O STF caminha para menos institucionalidade, mais pessoalidade; menos legalidade, mais arbitrariedade; menos argumento, mais ilusionismo verbal; menos imparcialidade, mais promiscuidade; menos procedimento, mais chicana; menos jurisprudência, mais populisprudência; menos público, mais privado; menos Constituição, mais baixa política. Habitat do centrão.

O advogado Cristiano Zanin em evento em Brasília - Mauro Pimentel-2.jan.23/AFP

Indicado Cristiano Zanin, já se pode fazer um balanço do processo. Listo algumas patologias.

A especulação sobre os "cotados" passou a fazer fumaça permanente; o jornalismo aceitou a vassalagem ao lobby de autocandidatos, repercute declarações em off, cria "corrida" fictícia, e vê "guerra de bastidores"; e se esforçou na legitimação antecipada de Zanin, coletando declarações de personalidades em apoio a ele.

Passou a ser aceitável ministro que se aposenta lutar pela indicação de ex-assessor para sucedê-lo; e dar salto imediato, no dia seguinte à despedida, à advocacia privada, sem qualquer quarentena.

O processo está fechado para nomes de fora dos saraus magistocráticos, com trajetória na defesa de causas públicas relevantes. O argumento por mulheres e negros de fora do eixo Rio-São Paulo, diante da história de quase 100% de homens brancos sudestinos, está rejeitado.

A diversidade foi reduzida a fetiche estético, a mania moral, a frivolidade caprichosa.
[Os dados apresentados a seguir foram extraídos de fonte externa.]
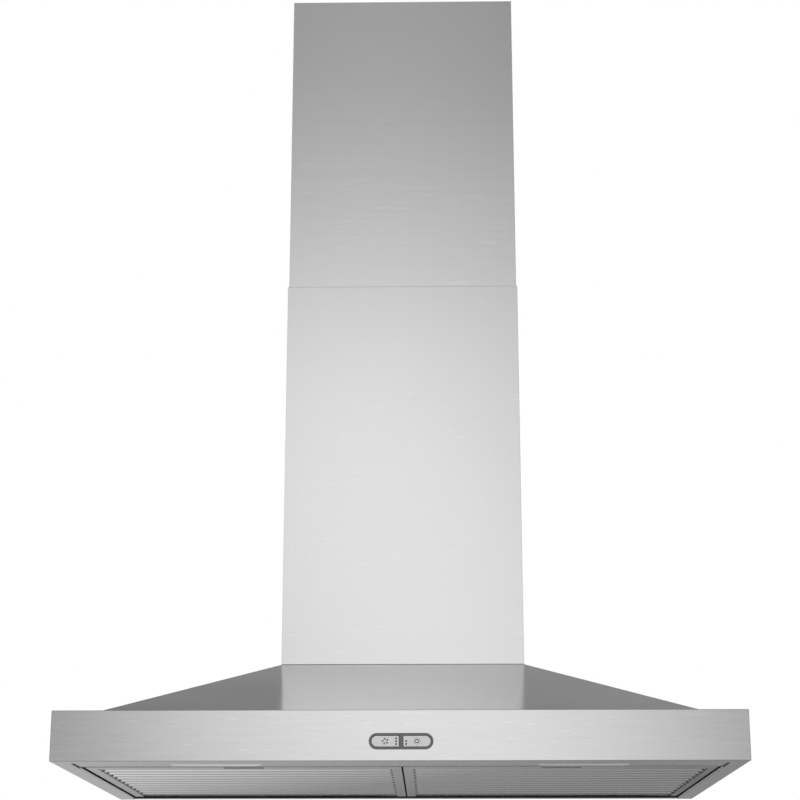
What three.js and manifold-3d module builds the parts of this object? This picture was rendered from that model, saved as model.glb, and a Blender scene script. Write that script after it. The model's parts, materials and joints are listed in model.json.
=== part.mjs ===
// Wall-mounted chimney range hood, 30-inch class, in millimetres.
// +X is the viewer's right, the front faces -Y, the wall is the plane y = 0 and +Z is up.
// The pieces are drawn with z = 0 at the rim, and the whole is then set with its origin
// at the centre of the wall bracket's rear face.
import * as THREE from 'three';
import { mergeVertices } from 'three/addons/utils/BufferGeometryUtils.js';
import Module from 'manifold-3d';

const wasm = await Module();
wasm.setup();

// Clearances
const GAP = 0.3;              // between neighbouring pieces
const HOLE_GAP = 0.4;         // round a screw or a shaft, on the radius
const THROUGH = 5;            // how far a cutter runs past the wall it cuts

// Sheet metal
const SHEET = 1;              // casing sheet
const THIN_SHEET = 0.8;       // baffles, damper flaps

// Canopy
const CANOPY_WIDTH = 760;
const CANOPY_DEPTH = 500;
const SKIRT_HEIGHT = 55;
const LEDGE = 28;             // flat top of the skirt, round the sloped top
const LEDGE_LAP = 12;         // flange of the sloped top below the ledge
const DECK_HEIGHT = 142;      // rim to the flat deck that carries the flue
const FRONT_FLANGE = 24;      // turned-in bottom edge at the front
const SIDE_FLANGE = 19;       // and at the sides

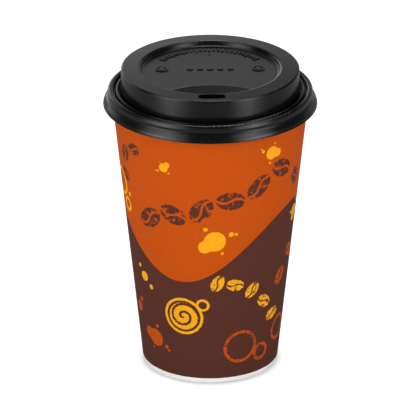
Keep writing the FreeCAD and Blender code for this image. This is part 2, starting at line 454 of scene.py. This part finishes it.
def table():
    mesh = bpy.data.meshes.new("table")
    corners = [(-FLOOR_HALF, -FLOOR_HALF, 0), (FLOOR_HALF, -FLOOR_HALF, 0),
               (FLOOR_HALF, FLOOR_HALF, 0), (-FLOOR_HALF, FLOOR_HALF, 0)]
    mesh.from_pydata(corners, [], [(0, 1, 2, 3)])
    floor = bpy.data.objects.new("table", mesh)
    bpy.context.scene.collection.objects.link(floor)
    material = bpy.data.materials.new("table")
    material.use_nodes = True
    tree = material.node_tree
    tree.nodes.clear()
    output = tree.nodes.new("ShaderNodeOutputMaterial")
    pale = tree.nodes.new("ShaderNodeBsdfDiffuse")
    pale.inputs["Color"].default_value = (FLOOR_SHADE, FLOOR_SHADE, FLOOR_SHADE, 1)
    glow = tree.nodes.new("ShaderNodeEmission")
    seen = Field(tree, tree.nodes.new("ShaderNodeLightPath").outputs["Is Camera Ray"])
    x, y = coordinates(tree, "Object")[:2]
    # painted shadow: the glow to the camera drops in a ring round the foot, shifted to the front
    outside_painted_shadow = (length_of(x, y + PAINTED_SHADOW_SHIFT) - PAINTED_SHADOW_RADIUS).step(PAINTED_SHADOW_SOFTNESS).root()
    strength = (outside_painted_shadow * (GLOW_FAR - GLOW_IN_PAINTED_SHADOW) + GLOW_IN_PAINTED_SHADOW) * seen
    tree.links.new(strength.socket, glow.inputs["Strength"])
    both = tree.nodes.new("ShaderNodeAddShader")
    tree.links.new(pale.outputs[0], both.inputs[0])
    tree.links.new(glow.outputs[0], both.inputs[1])
    tree.links.new(both.outputs[0], output.inputs["Surface"])
    mesh.materials.append(material)


# Studio: even fill for the light, and white to the camera. Reflections see a backdrop behind the cup
# that darkens with height and towards +X, and a dim room in front.
FILL = 0.48
ROOM = 0.05
BACKDROP_BASE = 0.03                # brightness high up
BACKDROP_FOOT = 1.95                # how much brighter it is at the table
BACKDROP_FADE = 0.225               # height over which that fades
BACKDROP_MOST = 0.9
BACKDROP_MIDDLE = 1.08              # factor straight behind, its change towards +X and its limits
BACKDROP_LEAN = -7.0
BACKDROP_LEFT = 1.6
BACKDROP_RIGHT = 0.55
BACKDROP_START = 0.6                # how far back the room gives way to it, and over what depth
BACKDROP_SOFTNESS = 0.5


def world():
    settings = bpy.data.worlds.new("studio")
    bpy.context.scene.world = settings
    settings.use_nodes = True
    tree = settings.node_tree
    sky = tree.nodes["Background"]
    sky.inputs["Color"].default_value = (1, 1, 1, 1)
    path = tree.nodes.new("ShaderNodeLightPath")
    to_camera = Field(tree, path.outputs["Is Camera Ray"])
    glossy = Field(tree, path.outputs["Is Glossy Ray"])
    sideways, behind, height = coordinates(tree, "Generated")
    fade = (height.most(0.0) * (-1.0 / BACKDROP_FADE)).calc("EXPONENT")
    fall = (fade * BACKDROP_FOOT + BACKDROP_BASE).least(BACKDROP_MOST)
    lean = (sideways * BACKDROP_LEAN + BACKDROP_MIDDLE).least(BACKDROP_LEFT).most(BACKDROP_RIGHT)
    share = (behind - BACKDROP_START).step(BACKDROP_SOFTNESS)
    mirrored = (fall * lean - ROOM) * share + ROOM
    lit = (mirrored - FILL) * glossy + FILL
    strength = (1.0 - to_camera) * lit + to_camera
    tree.links.new(strength.socket, sky.inputs["Strength"])


# Lamps: name, azimuth in degrees, distance from the axis, height, width and length, radiance, and the
# height on the axis that the lamp faces
GRADED_BOXES = [
    ("left_low", -51.0, 0.36, 0.085, (0.22, 0.11), 3.6, 0.085),
    ("left_box", -51.0, 0.36, 0.270, (0.22, 0.26), 2.3, 0.270),
    ("right_low", 45.0, 0.36, 0.085, (0.18, 0.11), 4.0, 0.085),
    ("right_box", 45.0, 0.36, 0.270, (0.18, 0.26), 2.5, 0.270),
]
PLAIN_BOXES = [
    ("left_high", -48.0, 0.42, 0.52, (0.16, 0.16), 1.3, 0.10),
    ("right_high", 45.0, 0.42, 0.52, (0.16, 0.16), 1.5, 0.10),
    ("left_top", -90.0, 0.42, 0.95, (0.60, 0.22), 2.2, 0.07),
    ("right_top", 90.0, 0.42, 0.95, (0.60, 0.22), 2.2, 0.07),
    ("back_top", 180.0, 0.40, 1.05, (0.34, 0.34), 7.0, 0.07),
]
FILLS = [                           # these don't show in reflections
    ("front_fill", -8.0, 1.5, 0.55, (0.8, 0.8), 1.95, 0.07),
    ("back_fill", 172.0, 1.5, 0.55, (0.8, 0.8), 1.0, 0.07),
]
GRADED_WIDTHS = (0.45, 1.0, 1.55)
GRADED_GAP = 5.0 * MM


def softbox(name, azimuth, away, height, size, radiance, aim, mirrored=True):
    width, length = size
    lamp = bpy.data.lights.new(name, "AREA")
    lamp.shape = "RECTANGLE"
    lamp.size = width
    lamp.size_y = length
    lamp.energy = math.pi * width * length * radiance
    holder = bpy.data.objects.new(name, lamp)
    turn = math.radians(azimuth)
    holder.location = (math.sin(turn) * away, -math.cos(turn) * away, height)
    facing = Vector((0, 0, aim)) - holder.location
    holder.rotation_euler = facing.to_track_quat("-Z", "Y").to_euler()
    holder.visible_camera = False
    holder.visible_glossy = mirrored
    bpy.context.scene.collection.objects.link(holder)


def graded_box(name, azimuth, away, height, size, radiance, aim):
    """A box brightest along its middle: lamps of several widths, each a little behind the last."""
    width, length = size
    for number, share in enumerate(GRADED_WIDTHS):
        softbox(f"{name}_{number}", azimuth, away + number * GRADED_GAP, height,
                (width * share, length), radiance / len(GRADED_WIDTHS), aim)


def lamps():
    for box in GRADED_BOXES:
        graded_box(*box)
    for box in PLAIN_BOXES:
        softbox(*box)
    for box in FILLS:
        softbox(*box, mirrored=False)


def camera():
    data = bpy.data.cameras.new("camera")
    data.sensor_width = SENSOR_WIDTH
    data.lens = SENSOR_WIDTH * FOCAL_PIXELS / IMAGE_WIDTH
    data.clip_end = CAMERA_REACH
    holder = bpy.data.objects.new("camera", data)
    flat = math.cos(CAMERA_ELEVATION)
    away = Vector((math.sin(CAMERA_AZIMUTH) * flat, -math.cos(CAMERA_AZIMUTH) * flat,
                   math.sin(CAMERA_ELEVATION)))
    holder.location = CAMERA_TARGET + CAMERA_DISTANCE * away
    holder.rotation_euler = (-away).to_track_quat("-Z", "Y").to_euler()
    bpy.context.scene.collection.objects.link(holder)
    bpy.context.scene.camera = holder


table()
world()
lamps()
camera()
bpy.context.scene.view_settings.view_transform = "Standard"
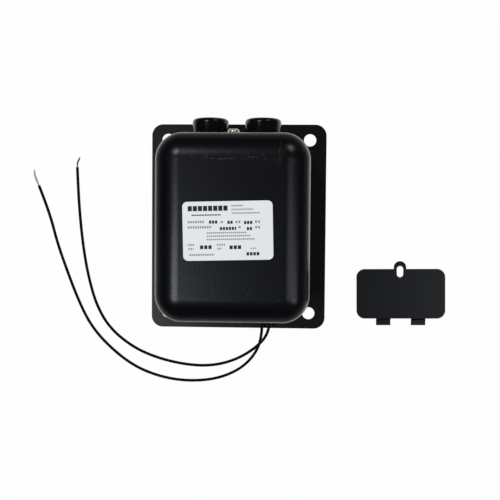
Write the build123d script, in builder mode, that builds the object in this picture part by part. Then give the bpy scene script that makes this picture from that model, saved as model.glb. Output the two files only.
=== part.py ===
from build123d import *
import math
import os

os.makedirs("parts", exist_ok=True)

# A step-up ignition transformer lying on its mounting plate. The origin is the centre of the
# plate's hole pattern, on the plate's underside. +Z is the side that the can stands on, +Y is
# the end with the high-voltage bushings, and the supply leads leave the end at -Y.

# Mounting plate, wider than the can by a margin all round that its holes stand in
plate_margin_x = 12.9
plate_margin_y = 12.35
plate_thickness = 1.5
plate_corner_radius = 8.0
plate_edge_radius = 0.4
mounting_edge_x = 11.7
mounting_edge_y = 11.1
mounting_hole_diameter = 8.8

# Deep-drawn can, open towards the plate and held by lugs staked through it. Its width is what
# the two bushings need side by side on the flat of its end wall
can_length = 121.3
can_height = 81.5
can_wall = 1.0
can_corner_radius = 17.5
can_edge_step = 0.5
lug_width = 10.0
lug_clearance = 0.15
lug_end_gap = 6.15

# Rating label on the front face, bare
label_width = 56.0
label_height = 36.6
label_thickness = 0.12
label_corner_radius = 3.1
label_offset_x = -1.7
label_offset_y = -1.6
label_turn = 1.45

# Loose cover of the wiring opening, lying on the floor beside the plate
cover_wall_margin = 0.6
cover_height = 35.5
cover_thickness = 0.9
cover_corner_radius = 5.9
cover_edge_radius = 0.25
ear_radius = 4.4
ear_rise = 1.2
ear_offset = -0.5
slot_width = 4.6
slot_length = 8.0
slot_drop = 1.9
tab_width = 10.2
tab_length = 4.8
tab_spacing = 24.8
tab_bend = 1.2
cover_place_x = 116.6
cover_place_y = -47.1
cover_turn = 0.75

# Wiring opening in the can's end wall, and the compartment behind it
opening_corner_radius = 3.0
opening_side_lap = 3.5
opening_top_lap = 9.5
opening_sill = 7.0
cover_screw_hole_diameter = 3.5
compartment_depth = 16.0
compartment_wall = 0.8
compartment_margin = 1.0

# Glazed ceramic bushings in the other end wall, with a terminal rod in each
bushing_gap = 8.0
bushing_wall_gap = 0.1
bushing_coil_gap = 2.0
bushing_diameter = 24.8
bushing_reach = 13.2
bushing_rim_radius = 2.6
bushing_lip = 1.6
bushing_flange_thickness = 4.0
bushing_tail_diameter = 16.0
bushing_tail_length = 11.0
bushing_recess_diameter = 12.0
bushing_recess_depth = 8.0
bushing_recess_radius = 0.9
bushing_hole_clearance = 0.3
gasket_thickness = 1.0
terminal_diameter = 5.0
terminal_clearance = 0.2
terminal_head_diameter = 8.0
terminal_head_height = 2.5
terminal_tip_drop = 1.2
terminal_tip_chamfer = 0.6
terminal_tail = 1.5
terminal_nut_flats = 8.0
terminal_nut_height = 3.0

# Screw through the end wall into the core's bracket
screw_drop = 7.0
screw_diameter = 4.0
screw_clearance = 0.05
screw_hole_clearance = 0.25
screw_head_diameter = 7.8
screw_head_height = 3.0
screw_head_round = 1.8
screw_length = 4.5
cross_width = 1.0
cross_length = 4.4
cross_depth = 1.6

# Closed core of stacked laminations
core_limb_width = 17.0
core_rear_gap = 2.65
core_front_gap = 0.65
core_sill_gap = 5.2
rivet_diameter = 5.0
rivet_head_diameter = 8.5
rivet_head_height = 1.6
rivet_clearance = 0.05
bracket_width = 44.0
bracket_pad_width = 20.0
bracket_height = 12.0
bracket_thickness = 1.5

# Windings on their bobbins: primaries by the leads, secondaries by the bushings
winding_build = 12.0
coil_gap = 5.0
coil_side_gap = 2.1
coil_top_gap = 2.0
coil_corner_radius = 12.0
winding_inset = 0.5
bobbin_wall = 1.5
bobbin_clearance = 0.2
primary_length = 32.0
coil_end_clearance = 0.5
shunt_length = 8.0
shunt_clearance = 1.0
shunt_spacer = 0.7
spacer_clearance = 0.05

# Insulation and filling
sheet_thickness = 0.8
sheet_sill = 20.0
sheet_gap = 1.2
sheet_end_gap = 4.15
sheet_top_gap = 2.0
potting_gap = 0.1

# Supply leads and their grommet
lead_diameter = 2.06
strand_diameter = 1.2
grommet_width = 12.5
grommet_height = 7.5
grommet_lip = 1.5
grommet_lip_width = 1.2
grommet_clearance = 0.1
grommet_side_gap = 7.4
grommet_sill_gap = 4.1
lead_spread_x = 3.0
lead_spread_z = 1.5
link_diameter = 1.2
link_bend_radius = 2.0
link_inset = 7.0
link_offset = 8.0
link_drop = 4.5
tail_a_run = 11.0
tail_b_run = 17.0
hv_link_run = 9.0
midpoint_rise = 3.2
midpoint_run = 7.5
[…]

Ignora-se que ela produz mais legitimidade e inteligência; menos mediocridade e pensamento único. E que essas virtudes contam.

Ignora-se que a demanda por diversidade nunca abriu mão da indicação de alguém com trajetória independente, com disposição por comprar brigas constitucionais e assumir lados. Com traços de caráter e biografia, portanto.

O mundo jurídico foi reduzido a uma divisão infantilizante entre lava-jatistas e antilava-jatistas. E não se percebeu que, nessa briga sem lei, a hegemonia conquistada pelo antilava-jatismo tem muita afinidade com o que corretamente se criticava no lava-jatismo.

Zanin ainda não foi não confirmado pelo Senado, mas o barulho pela vaga de Rosa Weber começou. O lobby advocatício magistocrático mandou avisar, e o jornalismo repercutiu, que a escolha é "complexa". Por isso uma mulher "dificilmente será nomeada".

Há alguns prejuízos irreversíveis com essa indicação. Mas ainda se pode pedir que, apesar de tudo, Zanin surpreenda o país. Vamos imaginar quatro Zanins hipotéticos.

O pior Zanin que o STF pode ter é o ministro-bibelô do ministro decano, seduzido pelo centrão magistocrático, frequentador dos eventos de Lisboa, forçado a se unir às posições constitucionais dos outros. Por insegurança e solidão.

Quando Ulisses, na "Odisseia" de Homero, navegava de volta para casa, uma feiticeira sugeriu amarrar-se ao mastro para não cair no canto das sereias e morrer. Zanin precisará resistir ao canto do sereio. Outros ministros do STF não resistiram.

Talvez Zanin venha a ser um ministro coroinha, defensor da moral e dos bons costumes na acepção colonial, não na constitucional. Se aceitar Magno Malta como interlocutor, estará em jogo não a defesa, mas a repressão da liberdade religiosa.

Zanin poderia ser um juiz lorde inglês, de pendor elitista, em sintonia com seus ex-clientes da advocacia, mas favorável a causas emancipatórias básicas, como a liberação do porte de maconha ou os direitos reprodutivos das mulheres.

Por que não sonhar com o melhor Zanin possível? Juiz-coragem, liberal clássico, que enxerga na corte anteparo contra a violência majoritária, um John Locke do século 21, cosmopolita, atento ao meio ambiente e à humanidade de povos indígenas. Que entende direitos constitucionais como condição para que seja de fato livre, não fake, a concorrência de mercado, e para que seja de fato democrática, não fake, a competição política.